Spider mage's family has actually used him up, drawing magic through him from the time that he was a child. This is where I need to know more about how magic and this society works. There's something brewing in the back of my brain. I think it includes the type of magic you can do being influenced by your outlook or worldview from childhood through puberty. I think this must mean that children's books are heavily regulated.

I keep trying to consider how a society with no public education would work. I think this is a good excuse to read Dodger, which Pratchett just released. The Victorian way was with nannies, governesses, tutors, and boarding schools. And apprenticeships. I suppose indentured servitude would fit in there, too. 

I think for my reader's sake (Asimov flashback: Gentle Readers) spider needs to be actually dying at the beginning of the story and have the chance of being healed at the end. (The recurring flashbacks are giving me a Vonnegut flashback: So it goes.) 

I think that the stated tipping point for spider deciding to let them go is that Sums has determined that some effect from the spam filter is slowing his decline. The unstated, and possibly unconscious, tipping point is the realization that all three of them are estranged from their families. Sums has pulled back from hers while allowing them to continue in her proximity in complete ignorance of every important thing about her.

Chaz has a less successful estrangement, in that if his family learned of his location and position, they would lean on him. He is successfully free of them only because he realizes that he would not be able to withstand their manipulations and therefor does not risk any contact at all.

Spider also has completely cut himself off from his family. They do not realize this. They are expecting him to be dying and are willing to allow him to take himself off to indulge in his hobbies as his power wanes. They still know his location, however, and still consider him to be a family resource. If they knew that he wasn't yet as sick as they thought, they'd collect him. 

Because they are magic users, staying off their radar is much more difficult and more fraught than Chaz's escape is. Chaz is going to babble when the spiders wrap his head (their webs interfere with information transfer). I think one of the things he's going to babble about is kidnapping and ransom.
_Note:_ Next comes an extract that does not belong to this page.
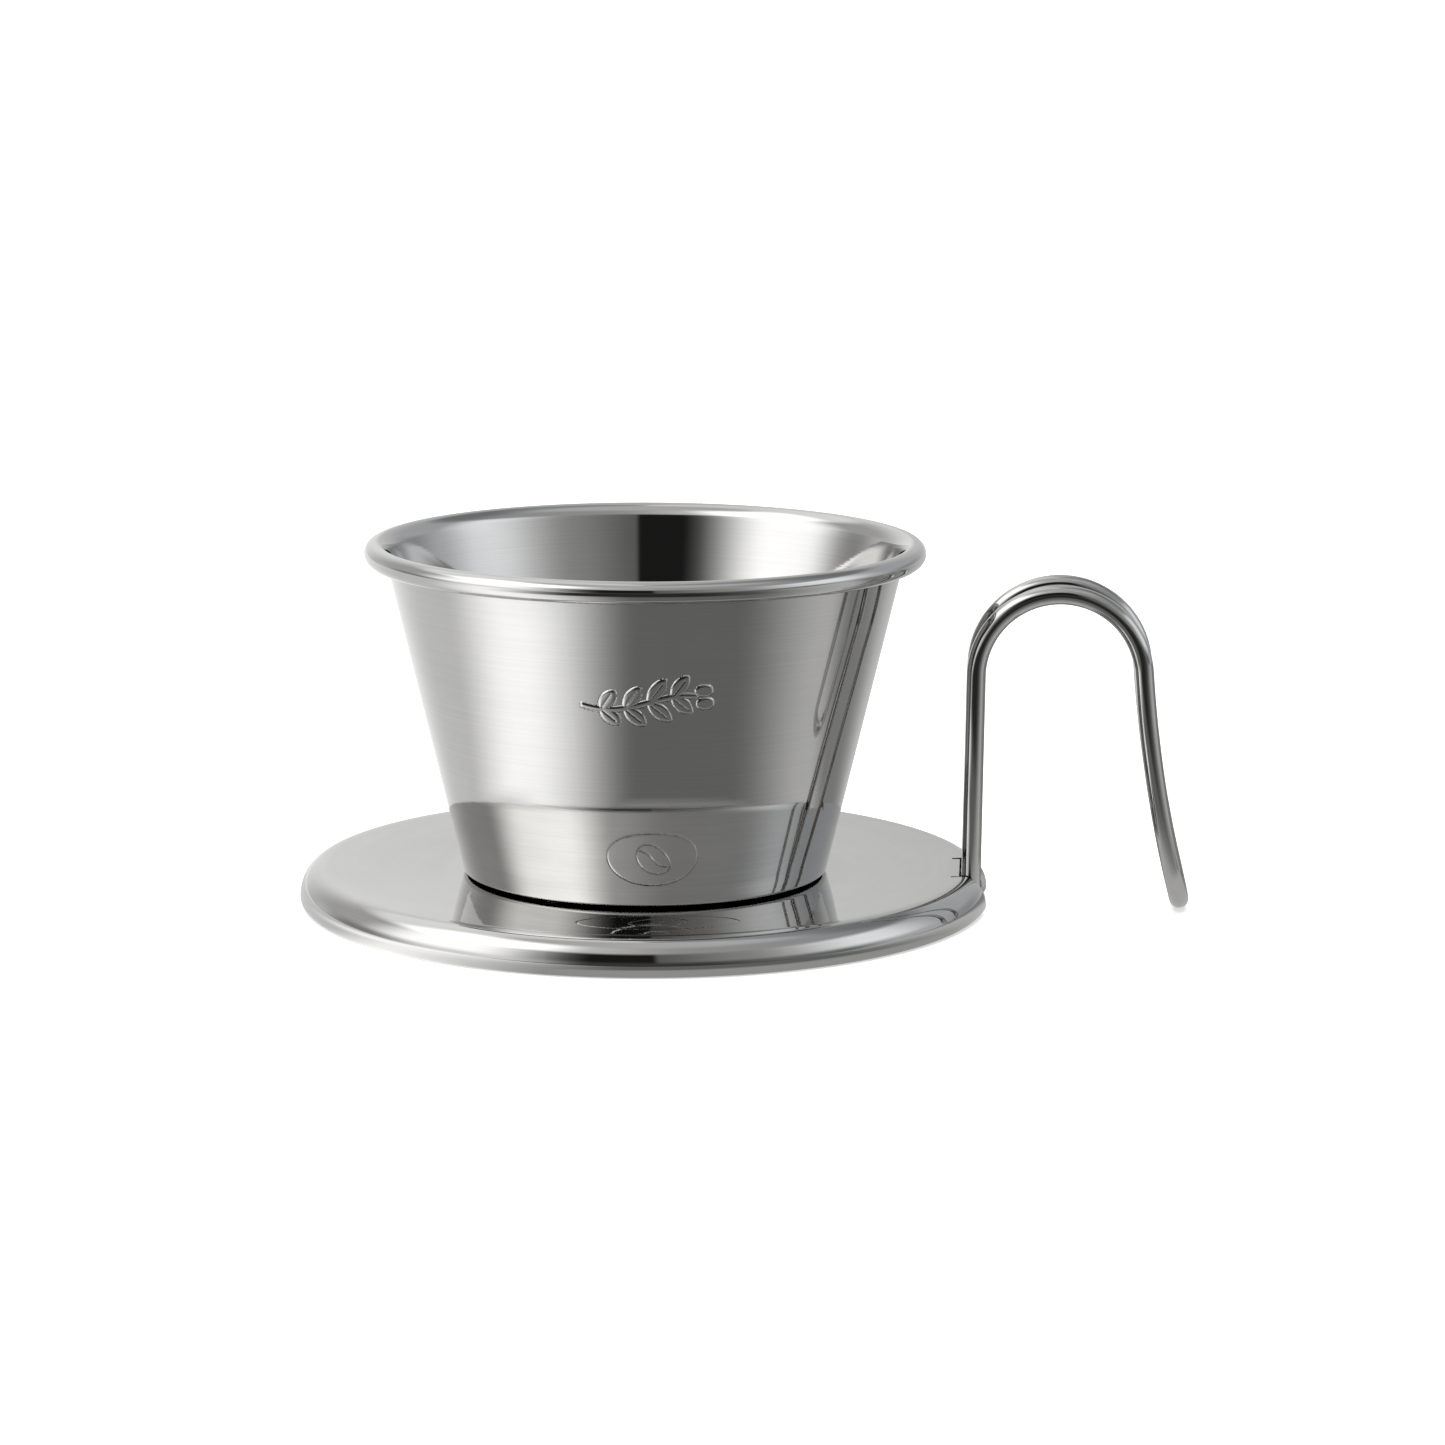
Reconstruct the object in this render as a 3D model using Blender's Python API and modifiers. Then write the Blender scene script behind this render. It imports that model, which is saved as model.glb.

Possibly he arranged his own.

Post 5.1.0.0 Email re: "Depress Button"

 I have no idea why this is here and not in my other blog

email to S -

There is also a reclusive spider mage. He is ill and distrustful. And taciturn. He is performing experiments and breeding his lovely spiders. He wants nothing to do with government snooping.

Was the cheerful, pseudo-portly civil servant named Charles? Let's pretend it was. Charles is about to be immobilized and brought into the experiment. He'll be wrapped in spider webbing.

The spiders spin webs that interfere with the transmission of magic/information. Charles won't be thinking too well when the webs wrap around his head. The webbing also prevents information entering or leaving the warehouse, so no way to call for help.

Sums will be more useful taking readings and auditing the flow of the various magics in the experiments. So she is unwrapped and nominally at large. Since there is no known exit, though, she's not going anywhere.

Oh, and the smell of dog food and fruit? Apparently you can't support a breeding colony of spiders unless you have a breeding colony of flies.

Oh, and the way that Sums convinces Mr. Spiderdaddy (I think his name is Kjeldahl. possibly Lars Kjeldahl. Or Sven. It's in my notes.) to let them go? . . . I do actually have a way, I'm just not sure how to get there. All three of the characters are hiding things, personal things, family related things. They actually do have one or two things in common, but they don't trust each other at all. It's going to be hard to get the dance between them right.

And Sums has an idea, but they'd all have to work together and it would require a lot of balancing and coordination. Can she convince the dour Mr. K that it would work, that it would be in his best interest? And can she convince Charles? Can she convince K that she can convince Charles? And with Charles babbling, will he say the wrong thing at the wrong time?

The idea, by the way is . . . two words.